How to Store and Index High-Dimensional Vectors for Fast Lookup by Cosine Similarity

arraydatabase-designdimensionindexpostgresql

I am trying to store vectors for word/doc embeddings in a PostgreSQL table, and want to be able to quickly pull the N rows with highest cosine similarity to a given query vector. The vectors I'm working with are numpy.arrays of floats with length 100 <= L <= 1000.

I looked into the cube module for similarity search, but it is limited to vectors with <= 100 dimensions. The embeddings I am using will result in vectors that are 100-dimensions minimum and often much higher (depending on settings when training word2vec/doc2vec models).
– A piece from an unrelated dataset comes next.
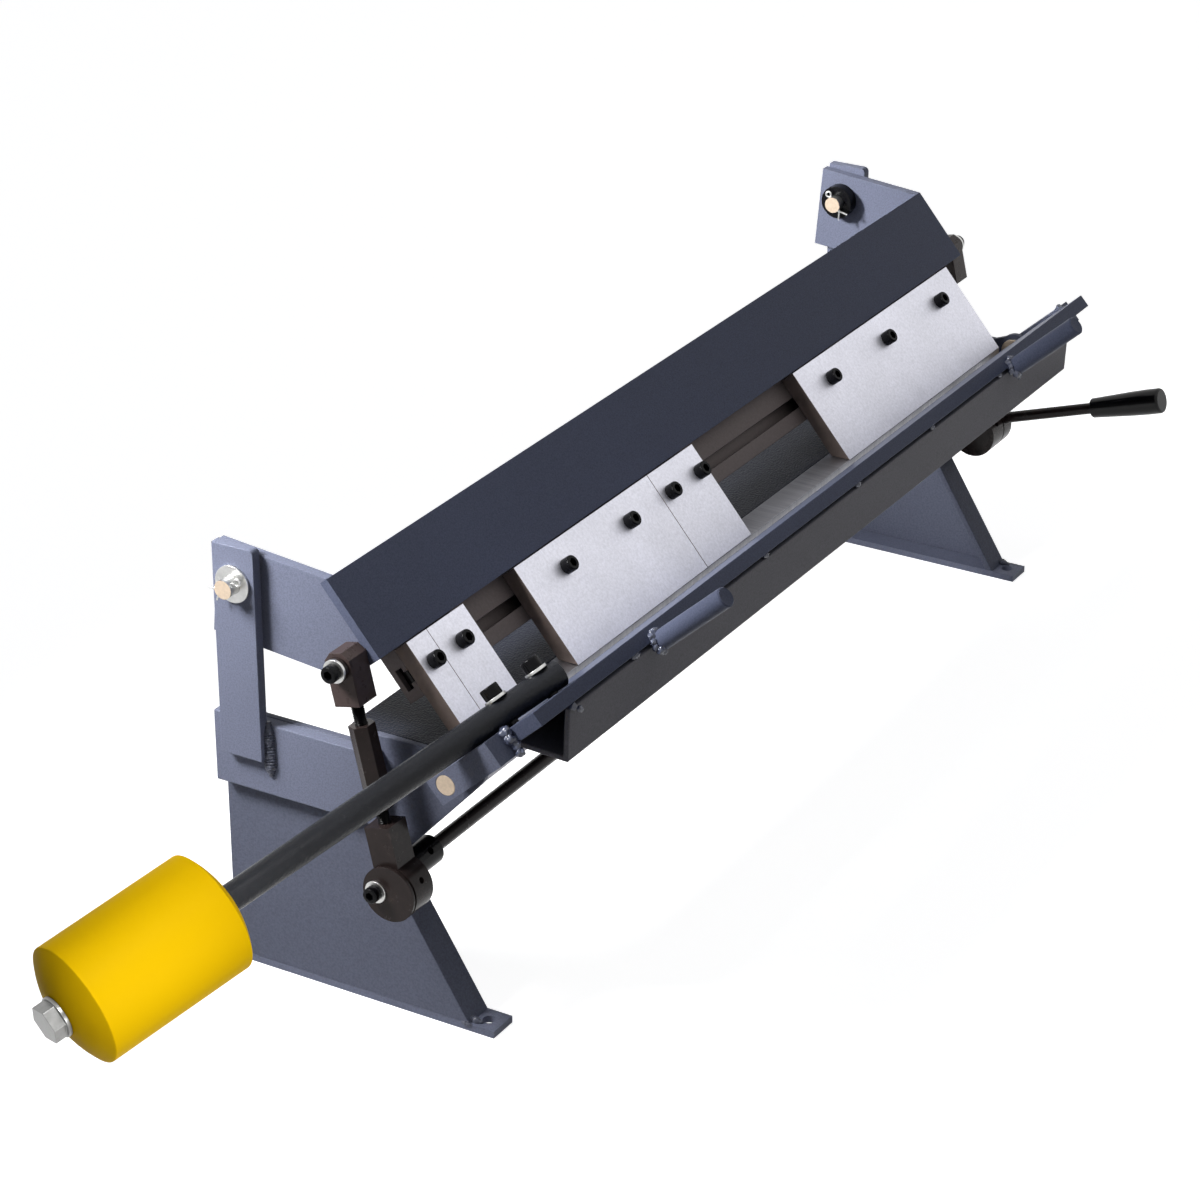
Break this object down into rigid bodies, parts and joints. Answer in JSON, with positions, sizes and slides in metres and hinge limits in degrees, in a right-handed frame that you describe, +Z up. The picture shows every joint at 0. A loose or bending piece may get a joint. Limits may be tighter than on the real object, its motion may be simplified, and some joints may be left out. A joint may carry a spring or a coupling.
{
  "type": "box and pan brake",
  "caption": "Bench box and pan brake: side frames with a bed, a clamping beam with sliding fingers lifted by an eccentric shaft and links, and a counterweighted bending leaf.",
  "frame": {"origin": "centre of the four foot bolt holes, on the face under the feet", "axes": "+X along the bed to the operator's right, -Y the operator's side, +Z up"},
  "size_m": [0.9308, 0.255, 0.2465],
  "materials": {
    "frame_paint": "dark blue-grey paint, lightly hammered",
    "rough_paint": "coarse textured dark paint",
    "machined_steel": "ground, matte",
    "zinc_plate": "bright zinc",
    "yellow_paint": "satin yellow",
    "grip_plastic": "glossy black",
    "rod_black": "satin black",
    "black_oxide": "black oxide, satin"
  },
  "bodies": {
    "frame": {"side_plates": "frame_paint", "feet": "frame_paint", "side_bars": "frame_paint", "pivot_posts": "frame_paint", "bed_angle_iron": "rough_paint", "bed_nose": "machined_steel", "rear_pins": "zinc_plate", "rear_washers": "zinc_plate", "rear_collars": "black_oxide", "rear_clips": "zinc_plate", "shaft_sleeves": "black_oxide", "hinge_pins": "zinc_plate"},
    "clamp_beam": {"clamp_beam": "frame_paint", "end_plates": "frame_paint", "tee_slot_bar": "machined_steel", "link_bolts": "black_oxide", "link_spacers": "black_oxide", "link_washers": "zinc_plate"},
    "cam_shaft": {"cam_shaft": "black_oxide", "left_eccentric": "black_oxide", "right_eccentric": "black_oxide", "cam_washers": "zinc_plate", "cam_screws": "black_oxide", "lever_rod": "black_oxide", "lever_grip": "grip_plastic"},
    "left_link": {"left_lower_block": "black_oxide", "left_stud": "black_oxide", "left_long_nut": "black_oxide", "left_upper_block": "black_oxide"},
    "right_link": {"right_lower_block": "black_oxide", "right_stud": "black_oxide", "right_long_nut": "black_oxide", "right_upper_block": "black_oxide"},
    "leaf": {"leaf_plate": "frame_paint", "leaf_angle": "frame_paint", "leaf_ears": "frame_paint", "leaf_handles": "frame_paint", "counterweight_rod": "rod_black", "counterweight": "yellow_paint", "weight_bolt": "zinc_plate", "rod_screws": "black_oxide", "rod_washers": "zinc_plate"},
    "finger_1": {"finger_1": "machined_steel", "finger_screws_1": "black_oxide", "tee_nuts_1": "black_oxide"},
    "finger_2": {"finger_2": "machined_steel", "finger_screws_2": "black_oxide", "tee_nuts_2": "black_oxide"},
    "finger_3": {"finger_3": "machined_steel", "finger_screws_3": "black_oxide", "tee_nuts_3": "black_oxide"},
    "finger_4": {"finger_4": "machined_steel", "finger_screws_4": "black_oxide", "tee_nuts_4": "black_oxide"},
    "finger_5": {"finger_5": "machined_steel", "finger_screws_5": "black_oxide", "tee_nuts_5": "black_oxide"}
  },
  "joints": [
    {"name": "leaf_hinge", "type": "hinge", "parent": "frame", "child": "leaf", "pos_m": [0, -0.0738, 0.151], "axis": [1, 0, 0], "range_deg": [-47.7, 42.3]},
    {"name": "shaft_turn", "type": "hinge", "parent": "frame", "child": "cam_shaft", "pos_m": [0, -0.0355, 0.0835], "axis": [-1, 0, 0], "range_deg": [0, 60]},
    {"name": "beam_hinge", "type": "hinge", "parent": "frame", "child": "clamp_beam", "pos_m": [0, 0.0525, 0.2265], "axis": [-1, 0, 0], "range_deg": [0, 6]},
    {"name": "left_link_turn", "type": "hinge", "parent": "cam_shaft", "child": "left_link", "pos_m": [0, -0.0425, 0.0835], "axis": [-1, 0, 0], "range_deg": [-63, 0]},
    {"name": "right_link_turn", "type": "hinge", "parent": "cam_shaft", "child": "right_link", "pos_m": [0, -0.0425, 0.0835], "axis": [-1, 0, 0], "range_deg": [-63, 0]},
    {"name": "finger_1_slide", "type": "slide", "parent": "clamp_beam", "child": "finger_1", "axis": [1, 0, 0], "range_m": [-0.003, 0]},
    {"name": "finger_2_slide", "type": "slide", "parent": "clamp_beam", "child": "finger_2", "axis": [1, 0, 0], "range_m": [0, 0.023]},
    {"name": "finger_3_slide", "type": "slide", "parent": "clamp_beam", "child": "finger_3", "axis": [1, 0, 0], "range_m": [-0.024, 0]},
    {"name": "finger_4_slide", "type": "slide", "parent": "clamp_beam", "child": "finger_4", "axis": [1, 0, 0], "range_m": [0, 0.058]},
    {"name": "finger_5_slide", "type": "slide", "parent": "clamp_beam", "child": "finger_5", "axis": [1, 0, 0], "range_m": [-0.06, 0.008]}
  ],
  "couplings": [
    {"joint": "beam_hinge", "follows": "shaft_turn", "ratio": 0.1},
    {"joint": "left_link_turn", "follows": "shaft_turn", "ratio": -1.0469},
    {"joint": "right_link_turn", "follows": "shaft_turn", "ratio": -1.0469}
  ]
}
What is the most efficient way to store large dimensional vectors (numpy float arrays) in Postgres, and perform quick lookup based on cosine similarity (or other vector similarity metrics)?

Best Answer

I'm not aware of any existing modules that will do this for you. It will be hard to index this in a traditional sense of jumping to a specific and small part of the index which covers all possibly-qualifying rows.

Will the vectors be centered? Normalized? Could you get away with representing them as integers with an implicit divisor, rather than true floats?

Your best hope may be to implement an index somewhat like the Bloom extension, in which it always scans the full "index" but does it in a way which is much faster than it would it be to scan the table, both because the index is smaller, and because the data is stored in a way that doesn't have to go through the type abstraction machinery but rather uses the CPUs more directly.